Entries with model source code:
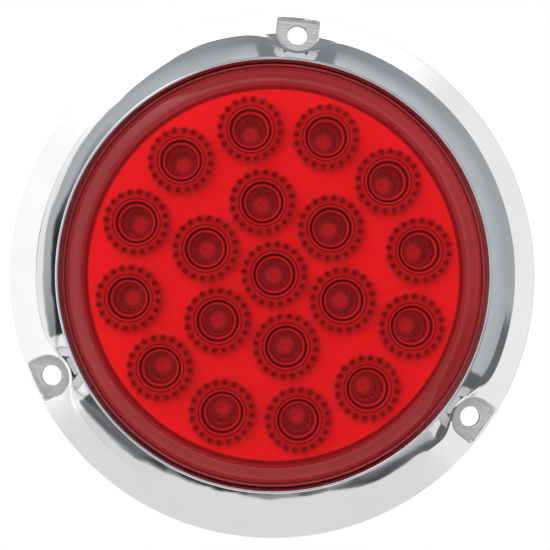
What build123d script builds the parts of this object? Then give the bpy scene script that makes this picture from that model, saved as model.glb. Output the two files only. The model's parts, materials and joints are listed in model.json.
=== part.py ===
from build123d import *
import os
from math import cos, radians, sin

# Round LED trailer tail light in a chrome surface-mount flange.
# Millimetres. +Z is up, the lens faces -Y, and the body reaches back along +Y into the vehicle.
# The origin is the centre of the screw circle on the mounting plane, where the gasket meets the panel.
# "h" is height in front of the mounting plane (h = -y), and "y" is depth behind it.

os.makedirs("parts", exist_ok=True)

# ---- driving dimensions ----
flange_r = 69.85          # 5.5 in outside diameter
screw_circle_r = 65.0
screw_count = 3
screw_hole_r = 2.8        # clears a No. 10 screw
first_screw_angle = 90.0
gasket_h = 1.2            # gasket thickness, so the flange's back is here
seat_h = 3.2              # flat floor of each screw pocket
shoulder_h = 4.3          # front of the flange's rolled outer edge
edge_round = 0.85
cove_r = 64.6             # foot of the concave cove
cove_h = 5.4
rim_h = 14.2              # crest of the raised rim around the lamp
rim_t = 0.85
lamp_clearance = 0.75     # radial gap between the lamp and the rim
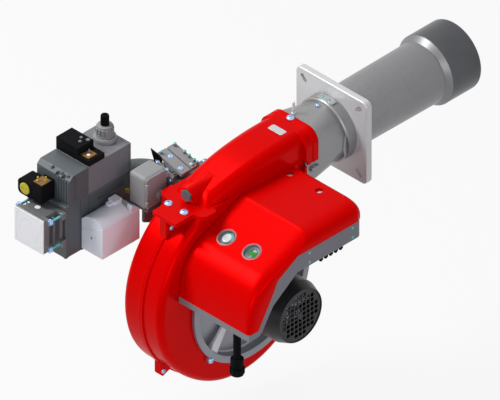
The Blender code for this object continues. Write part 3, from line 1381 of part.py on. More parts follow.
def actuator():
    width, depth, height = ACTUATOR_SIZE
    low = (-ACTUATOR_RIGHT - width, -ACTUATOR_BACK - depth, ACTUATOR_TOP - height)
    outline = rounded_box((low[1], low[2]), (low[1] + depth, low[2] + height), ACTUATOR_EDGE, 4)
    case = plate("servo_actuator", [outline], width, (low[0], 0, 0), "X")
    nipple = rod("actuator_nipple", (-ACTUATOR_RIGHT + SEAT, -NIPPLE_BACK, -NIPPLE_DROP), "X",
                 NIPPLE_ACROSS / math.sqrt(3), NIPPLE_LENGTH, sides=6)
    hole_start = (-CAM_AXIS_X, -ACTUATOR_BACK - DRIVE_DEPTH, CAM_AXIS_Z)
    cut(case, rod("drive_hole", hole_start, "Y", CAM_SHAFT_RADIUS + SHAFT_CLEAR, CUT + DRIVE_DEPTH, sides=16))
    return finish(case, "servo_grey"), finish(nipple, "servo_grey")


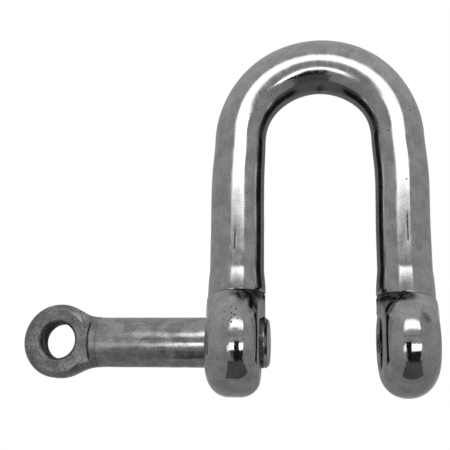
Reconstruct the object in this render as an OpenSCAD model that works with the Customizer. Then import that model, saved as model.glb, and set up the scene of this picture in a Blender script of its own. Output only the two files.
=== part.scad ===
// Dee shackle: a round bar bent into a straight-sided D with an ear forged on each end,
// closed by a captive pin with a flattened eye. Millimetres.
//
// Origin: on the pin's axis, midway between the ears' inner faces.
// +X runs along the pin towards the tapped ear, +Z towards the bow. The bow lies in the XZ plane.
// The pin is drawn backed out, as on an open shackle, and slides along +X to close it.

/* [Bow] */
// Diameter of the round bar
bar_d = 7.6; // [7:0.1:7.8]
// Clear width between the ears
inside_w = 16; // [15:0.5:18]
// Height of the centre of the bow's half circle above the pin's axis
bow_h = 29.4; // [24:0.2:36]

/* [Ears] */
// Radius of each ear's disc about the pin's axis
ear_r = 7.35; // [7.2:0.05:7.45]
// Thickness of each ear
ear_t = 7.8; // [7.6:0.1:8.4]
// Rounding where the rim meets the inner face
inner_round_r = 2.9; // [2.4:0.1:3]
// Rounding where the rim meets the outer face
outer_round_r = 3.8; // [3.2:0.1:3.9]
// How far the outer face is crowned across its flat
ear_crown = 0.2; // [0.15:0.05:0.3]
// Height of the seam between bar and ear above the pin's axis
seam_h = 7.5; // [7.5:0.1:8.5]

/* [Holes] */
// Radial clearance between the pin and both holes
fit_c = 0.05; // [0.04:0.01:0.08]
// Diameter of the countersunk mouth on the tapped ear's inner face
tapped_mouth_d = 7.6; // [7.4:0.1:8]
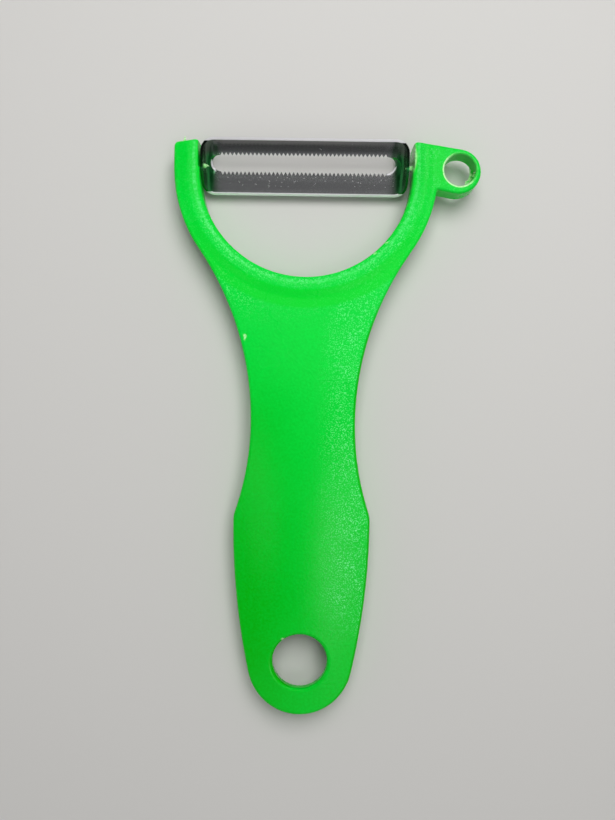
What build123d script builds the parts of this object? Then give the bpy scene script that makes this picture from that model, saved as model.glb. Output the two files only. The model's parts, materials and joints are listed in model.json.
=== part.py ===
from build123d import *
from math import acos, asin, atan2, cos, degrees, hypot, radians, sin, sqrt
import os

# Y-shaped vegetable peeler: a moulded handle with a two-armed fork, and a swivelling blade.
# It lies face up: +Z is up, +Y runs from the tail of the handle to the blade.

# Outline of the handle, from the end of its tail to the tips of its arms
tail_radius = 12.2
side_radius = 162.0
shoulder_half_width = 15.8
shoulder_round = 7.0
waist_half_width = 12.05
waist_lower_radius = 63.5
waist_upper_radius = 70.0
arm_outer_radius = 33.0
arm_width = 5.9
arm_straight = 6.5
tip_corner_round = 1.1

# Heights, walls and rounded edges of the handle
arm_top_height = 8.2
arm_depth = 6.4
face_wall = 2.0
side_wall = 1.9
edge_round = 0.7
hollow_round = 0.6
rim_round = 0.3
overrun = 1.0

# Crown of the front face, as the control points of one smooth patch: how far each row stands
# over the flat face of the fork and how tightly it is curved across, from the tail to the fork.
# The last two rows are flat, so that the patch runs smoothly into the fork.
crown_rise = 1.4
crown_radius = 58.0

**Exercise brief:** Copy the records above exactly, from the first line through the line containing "from math import cos, radians, sin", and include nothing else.

**Complete answer:**
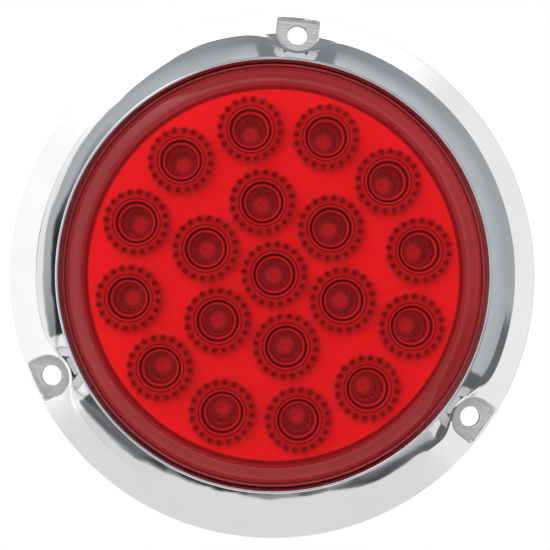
What build123d script builds the parts of this object? Then give the bpy scene script that makes this picture from that model, saved as model.glb. Output the two files only. The model's parts, materials and joints are listed in model.json.
=== part.py ===
from build123d import *
import os
from math import cos, radians, sin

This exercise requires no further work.